Steps to Reproduce (for bugs)

  1. Upgraded icinga master and clients to 2.9 from 2.8.4 simaltaneously
  2. Icinga restarted everywhere.
  3. Some clients checks never come back.

Your Environment

# icinga2 --version
icinga2 - The Icinga 2 network monitoring daemon (version: r2.9.0-1)

Copyright (c) 2012-2018 Icinga Development Team (https://www.icinga.com/)
License GPLv2+: GNU GPL version 2 or later <http://gnu.org/licenses/gpl2.html>
This is free software: you are free to change and redistribute it.
There is NO WARRANTY, to the extent permitted by law.

Application information:
  Installation root: /usr
  Sysconf directory: /etc
  Run directory: /run
  Local state directory: /var
  Package data directory: /usr/share/icinga2
  State path: /var/lib/icinga2/icinga2.state
  Modified attributes path: /var/lib/icinga2/modified-attributes.conf
  Objects path: /var/cache/icinga2/icinga2.debug
  Vars path: /var/cache/icinga2/icinga2.vars
  PID path: /run/icinga2/icinga2.pid

System information:
  Platform: Ubuntu
  Platform version: 14.04.5 LTS, Trusty Tahr
  Kernel: Linux
  Kernel version: 4.4.0-111-generic
  Architecture: x86_64

Build information:
  Compiler: GNU 4.8.2
  Build host: 057266a66422
Icebird2000 commented 6 years ago

Did you see something like this in your logfile?

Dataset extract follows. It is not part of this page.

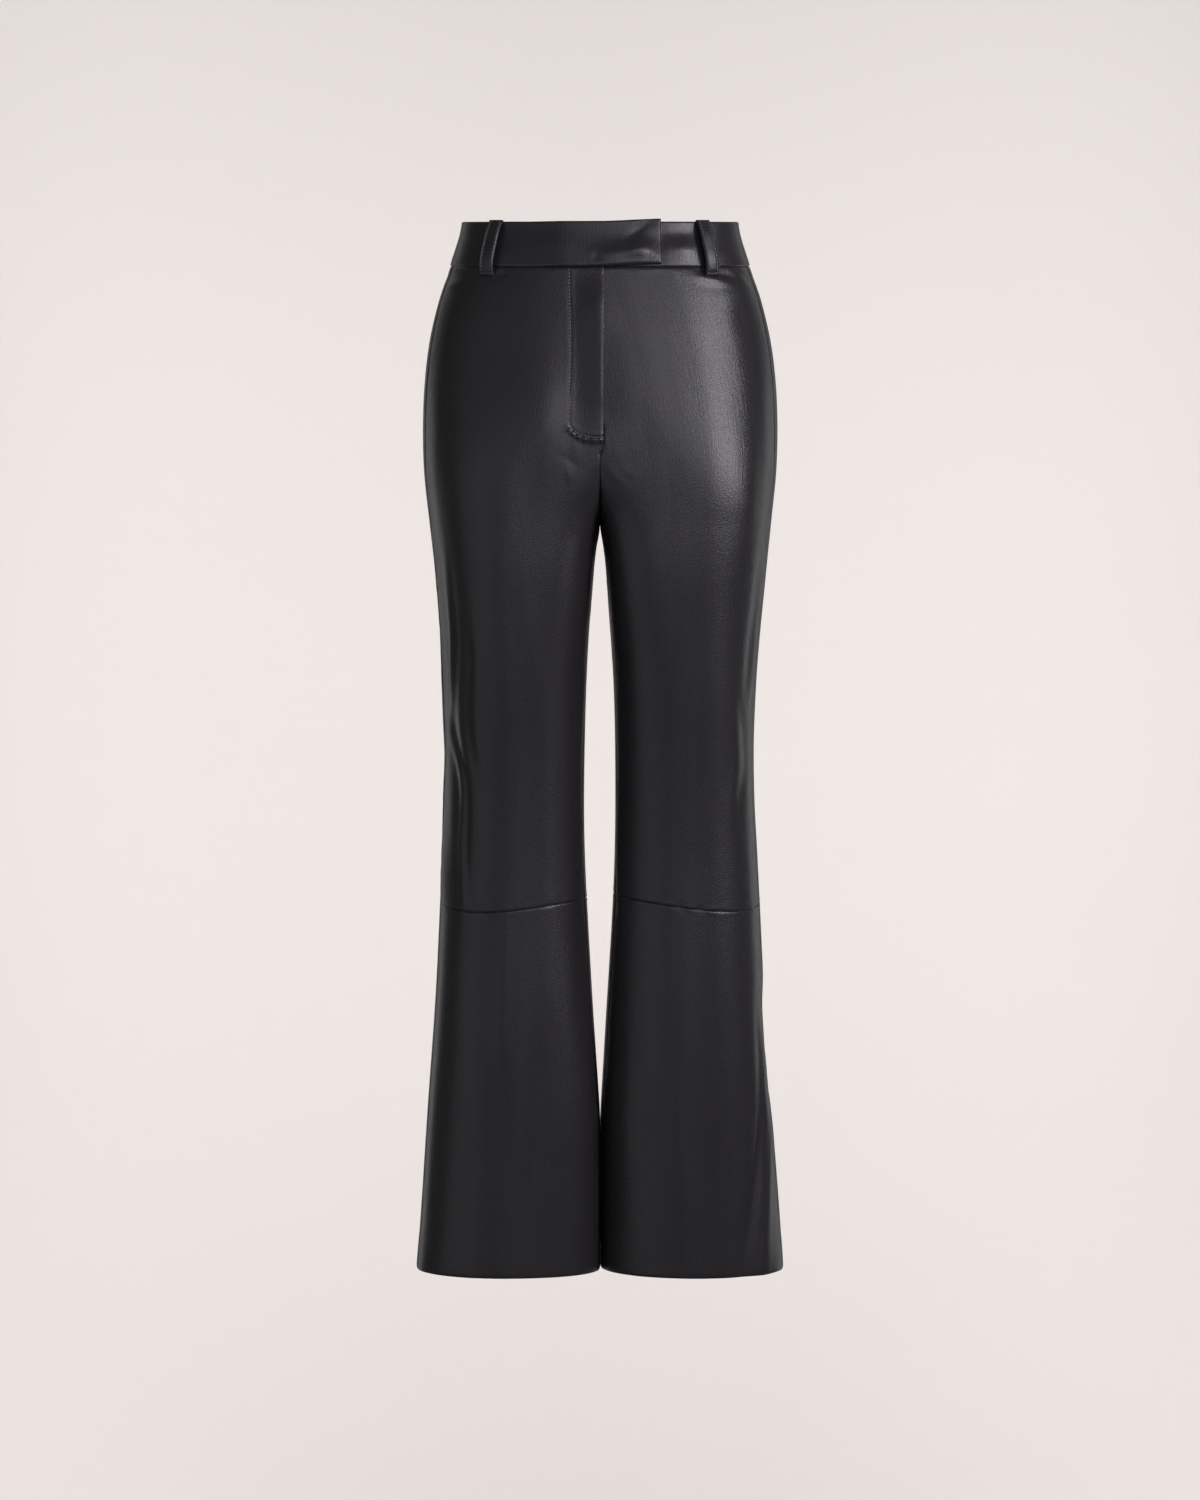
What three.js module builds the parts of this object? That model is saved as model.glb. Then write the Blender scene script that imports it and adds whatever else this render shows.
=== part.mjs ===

[2018-07-18 15:18:37 +0200] critical/ApiListener: Client TLS handshake failed (from [21X.XX.XX.9]:39242)
Context:
(0) Handling new API client connection

If yes I think it has something to do with #6445 and I already mentioned it there.

cah-jeremykuhn commented 6 years ago

Yea I didnt read too far down into that issue (my mistake) but i am getting the exact same log message errors, so its most likely the same issue. I'll close this. Thanks for the quick response!